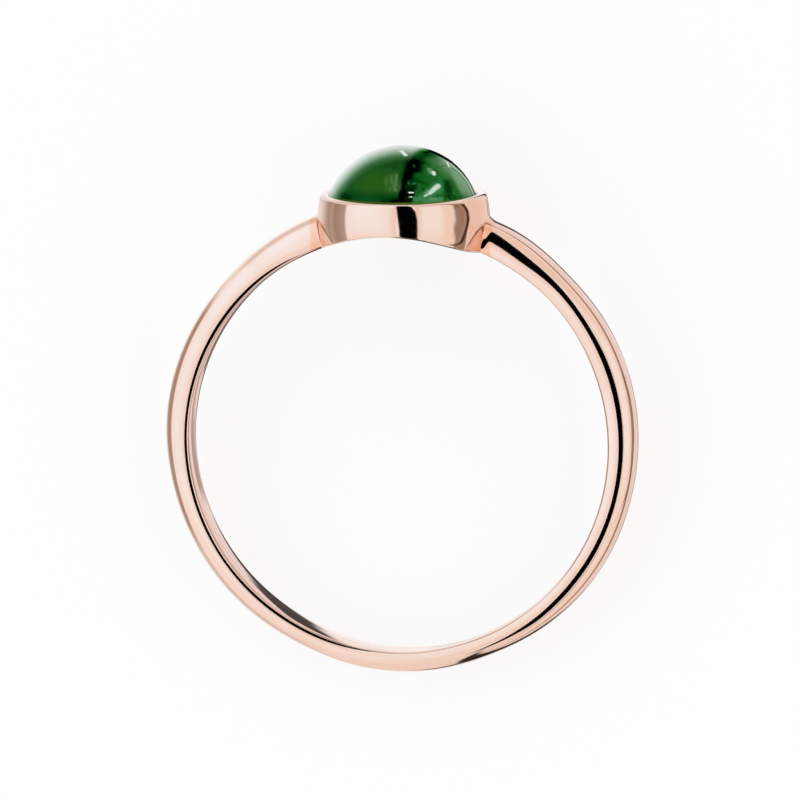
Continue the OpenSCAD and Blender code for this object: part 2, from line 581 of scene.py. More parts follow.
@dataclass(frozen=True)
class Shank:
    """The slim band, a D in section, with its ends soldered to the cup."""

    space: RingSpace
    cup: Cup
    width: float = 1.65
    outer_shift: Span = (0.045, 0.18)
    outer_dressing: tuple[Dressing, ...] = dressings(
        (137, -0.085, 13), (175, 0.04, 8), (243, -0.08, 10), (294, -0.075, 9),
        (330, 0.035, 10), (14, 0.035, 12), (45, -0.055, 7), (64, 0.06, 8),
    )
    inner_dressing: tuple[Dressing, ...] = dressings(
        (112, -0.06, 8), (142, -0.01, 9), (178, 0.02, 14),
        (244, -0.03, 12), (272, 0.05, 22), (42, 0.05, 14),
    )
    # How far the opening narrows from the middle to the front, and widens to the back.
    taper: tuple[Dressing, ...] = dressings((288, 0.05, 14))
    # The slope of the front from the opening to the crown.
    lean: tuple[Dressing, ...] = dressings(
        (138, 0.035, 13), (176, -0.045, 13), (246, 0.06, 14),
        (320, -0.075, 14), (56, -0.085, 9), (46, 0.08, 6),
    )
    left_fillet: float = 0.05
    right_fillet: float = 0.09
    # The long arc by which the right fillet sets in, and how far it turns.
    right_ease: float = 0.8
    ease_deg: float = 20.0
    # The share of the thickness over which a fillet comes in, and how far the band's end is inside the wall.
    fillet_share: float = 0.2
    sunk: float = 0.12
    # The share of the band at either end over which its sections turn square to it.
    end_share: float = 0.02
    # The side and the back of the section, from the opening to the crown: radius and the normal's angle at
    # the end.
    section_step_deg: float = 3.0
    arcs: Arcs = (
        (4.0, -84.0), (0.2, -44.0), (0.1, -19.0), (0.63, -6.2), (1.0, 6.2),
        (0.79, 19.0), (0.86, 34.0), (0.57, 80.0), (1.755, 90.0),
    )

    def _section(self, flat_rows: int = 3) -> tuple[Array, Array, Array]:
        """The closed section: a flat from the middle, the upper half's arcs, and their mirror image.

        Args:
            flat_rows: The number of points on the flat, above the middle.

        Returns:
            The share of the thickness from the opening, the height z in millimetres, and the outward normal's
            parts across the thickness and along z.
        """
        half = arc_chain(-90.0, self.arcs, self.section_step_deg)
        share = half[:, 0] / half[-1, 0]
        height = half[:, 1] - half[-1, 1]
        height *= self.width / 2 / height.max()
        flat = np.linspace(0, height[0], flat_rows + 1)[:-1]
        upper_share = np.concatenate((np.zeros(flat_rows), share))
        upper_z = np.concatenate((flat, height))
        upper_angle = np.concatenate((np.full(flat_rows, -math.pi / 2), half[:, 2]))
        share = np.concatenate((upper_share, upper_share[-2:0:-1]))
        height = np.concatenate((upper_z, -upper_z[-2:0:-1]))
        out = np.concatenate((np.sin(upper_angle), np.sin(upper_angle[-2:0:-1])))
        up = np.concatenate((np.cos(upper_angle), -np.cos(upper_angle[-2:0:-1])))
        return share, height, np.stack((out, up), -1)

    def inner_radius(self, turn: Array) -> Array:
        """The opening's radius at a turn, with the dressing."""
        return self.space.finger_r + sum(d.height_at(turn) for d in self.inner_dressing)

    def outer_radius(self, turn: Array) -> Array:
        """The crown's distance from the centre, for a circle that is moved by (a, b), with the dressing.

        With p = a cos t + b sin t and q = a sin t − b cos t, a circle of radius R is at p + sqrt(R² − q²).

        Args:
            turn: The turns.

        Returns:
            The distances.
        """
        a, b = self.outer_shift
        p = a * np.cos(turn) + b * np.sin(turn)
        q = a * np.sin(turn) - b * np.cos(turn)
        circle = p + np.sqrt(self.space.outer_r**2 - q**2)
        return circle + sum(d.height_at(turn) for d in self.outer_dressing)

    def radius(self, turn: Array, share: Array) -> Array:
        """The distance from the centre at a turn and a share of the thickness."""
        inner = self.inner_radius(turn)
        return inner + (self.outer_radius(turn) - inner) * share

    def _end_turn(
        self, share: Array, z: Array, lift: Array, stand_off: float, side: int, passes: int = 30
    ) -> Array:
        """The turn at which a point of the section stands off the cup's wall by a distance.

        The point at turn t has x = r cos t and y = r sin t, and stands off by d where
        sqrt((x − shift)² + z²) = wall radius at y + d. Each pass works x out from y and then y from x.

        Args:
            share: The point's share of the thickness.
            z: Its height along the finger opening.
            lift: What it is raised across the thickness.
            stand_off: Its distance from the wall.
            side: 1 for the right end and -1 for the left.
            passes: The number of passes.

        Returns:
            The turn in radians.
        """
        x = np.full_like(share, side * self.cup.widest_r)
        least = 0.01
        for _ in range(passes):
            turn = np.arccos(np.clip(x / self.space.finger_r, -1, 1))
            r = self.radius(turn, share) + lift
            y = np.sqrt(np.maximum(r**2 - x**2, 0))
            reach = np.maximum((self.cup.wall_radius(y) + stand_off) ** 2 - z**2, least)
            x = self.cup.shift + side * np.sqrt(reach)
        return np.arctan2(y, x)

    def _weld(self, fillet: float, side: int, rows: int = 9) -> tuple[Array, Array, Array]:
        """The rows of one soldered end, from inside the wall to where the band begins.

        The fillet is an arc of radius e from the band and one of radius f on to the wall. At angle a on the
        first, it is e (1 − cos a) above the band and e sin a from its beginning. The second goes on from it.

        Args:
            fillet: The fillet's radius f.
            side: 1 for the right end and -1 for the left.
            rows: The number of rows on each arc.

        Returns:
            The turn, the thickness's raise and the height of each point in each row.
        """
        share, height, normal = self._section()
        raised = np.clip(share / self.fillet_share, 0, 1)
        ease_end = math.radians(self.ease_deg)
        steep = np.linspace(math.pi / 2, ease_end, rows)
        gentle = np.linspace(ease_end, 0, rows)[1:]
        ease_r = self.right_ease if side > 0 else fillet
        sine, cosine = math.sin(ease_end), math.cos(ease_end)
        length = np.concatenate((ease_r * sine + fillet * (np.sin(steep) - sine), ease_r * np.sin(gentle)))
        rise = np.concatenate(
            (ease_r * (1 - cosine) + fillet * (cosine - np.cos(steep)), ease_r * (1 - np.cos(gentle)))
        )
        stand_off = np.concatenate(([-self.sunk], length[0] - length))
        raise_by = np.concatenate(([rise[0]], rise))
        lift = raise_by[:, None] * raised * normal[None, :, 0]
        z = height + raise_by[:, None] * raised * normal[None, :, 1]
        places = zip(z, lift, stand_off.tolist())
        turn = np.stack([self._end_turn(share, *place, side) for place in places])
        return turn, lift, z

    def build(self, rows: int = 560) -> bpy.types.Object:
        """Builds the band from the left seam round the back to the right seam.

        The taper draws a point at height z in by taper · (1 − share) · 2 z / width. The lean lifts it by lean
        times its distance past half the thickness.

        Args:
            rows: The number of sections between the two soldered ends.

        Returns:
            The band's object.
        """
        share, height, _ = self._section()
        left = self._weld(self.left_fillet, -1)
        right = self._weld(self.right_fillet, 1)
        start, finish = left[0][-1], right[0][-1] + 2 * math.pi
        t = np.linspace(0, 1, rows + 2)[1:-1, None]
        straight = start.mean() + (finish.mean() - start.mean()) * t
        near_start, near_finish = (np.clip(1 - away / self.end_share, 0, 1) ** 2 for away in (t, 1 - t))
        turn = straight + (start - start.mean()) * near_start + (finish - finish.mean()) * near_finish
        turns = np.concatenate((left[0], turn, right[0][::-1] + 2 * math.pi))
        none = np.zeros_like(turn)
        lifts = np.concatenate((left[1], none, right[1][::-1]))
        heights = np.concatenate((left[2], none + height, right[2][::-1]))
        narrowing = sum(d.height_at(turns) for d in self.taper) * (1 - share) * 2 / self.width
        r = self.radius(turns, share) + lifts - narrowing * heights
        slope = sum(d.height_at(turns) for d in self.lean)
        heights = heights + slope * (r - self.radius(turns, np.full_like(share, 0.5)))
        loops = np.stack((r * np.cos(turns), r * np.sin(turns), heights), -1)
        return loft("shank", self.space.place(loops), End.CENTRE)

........

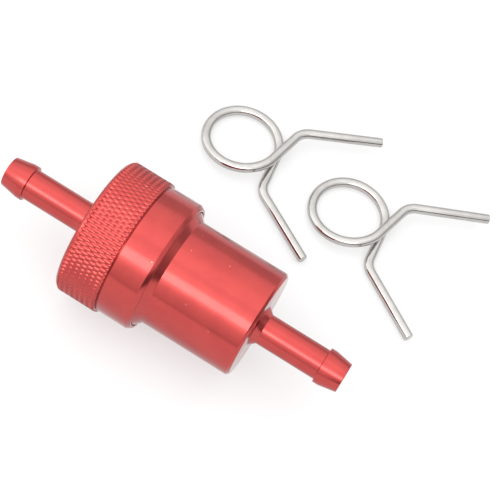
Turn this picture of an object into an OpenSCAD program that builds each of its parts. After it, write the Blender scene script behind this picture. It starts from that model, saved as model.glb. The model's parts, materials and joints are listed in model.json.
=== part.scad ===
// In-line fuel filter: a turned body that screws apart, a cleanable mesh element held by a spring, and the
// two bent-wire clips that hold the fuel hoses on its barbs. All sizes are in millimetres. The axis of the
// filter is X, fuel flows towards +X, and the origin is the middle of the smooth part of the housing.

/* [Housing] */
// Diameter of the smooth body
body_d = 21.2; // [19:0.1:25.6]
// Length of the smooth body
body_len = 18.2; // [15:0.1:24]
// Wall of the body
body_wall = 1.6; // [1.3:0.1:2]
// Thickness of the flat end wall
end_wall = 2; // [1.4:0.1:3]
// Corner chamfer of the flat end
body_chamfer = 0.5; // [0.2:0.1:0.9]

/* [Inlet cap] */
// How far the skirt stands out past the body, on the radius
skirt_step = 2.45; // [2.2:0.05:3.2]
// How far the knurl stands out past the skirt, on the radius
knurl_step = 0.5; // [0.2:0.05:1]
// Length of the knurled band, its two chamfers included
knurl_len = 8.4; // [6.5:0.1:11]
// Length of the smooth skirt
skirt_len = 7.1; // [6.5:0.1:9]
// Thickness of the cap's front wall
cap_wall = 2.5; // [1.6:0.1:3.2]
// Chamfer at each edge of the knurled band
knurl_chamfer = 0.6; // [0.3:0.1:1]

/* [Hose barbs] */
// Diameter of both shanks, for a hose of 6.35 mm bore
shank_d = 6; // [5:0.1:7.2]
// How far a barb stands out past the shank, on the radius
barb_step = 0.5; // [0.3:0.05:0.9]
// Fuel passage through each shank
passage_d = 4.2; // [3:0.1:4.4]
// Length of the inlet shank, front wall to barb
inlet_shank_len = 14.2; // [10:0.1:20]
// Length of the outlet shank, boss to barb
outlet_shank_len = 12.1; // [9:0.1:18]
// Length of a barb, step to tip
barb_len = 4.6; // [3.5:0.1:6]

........

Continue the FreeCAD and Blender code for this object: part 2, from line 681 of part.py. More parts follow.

........

#### Work instructions
Look above for the line containing "Turn this picture". Output from there through the line containing "of the housing.", exactly and inclusively.

#### Response for this exercise
Turn this picture of an object into an OpenSCAD program that builds each of its parts. After it, write the Blender scene script behind this picture. It starts from that model, saved as model.glb. The model's parts, materials and joints are listed in model.json.
=== part.scad ===
// In-line fuel filter: a turned body that screws apart, a cleanable mesh element held by a spring, and the
// two bent-wire clips that hold the fuel hoses on its barbs. All sizes are in millimetres. The axis of the
// filter is X, fuel flows towards +X, and the origin is the middle of the smooth part of the housing.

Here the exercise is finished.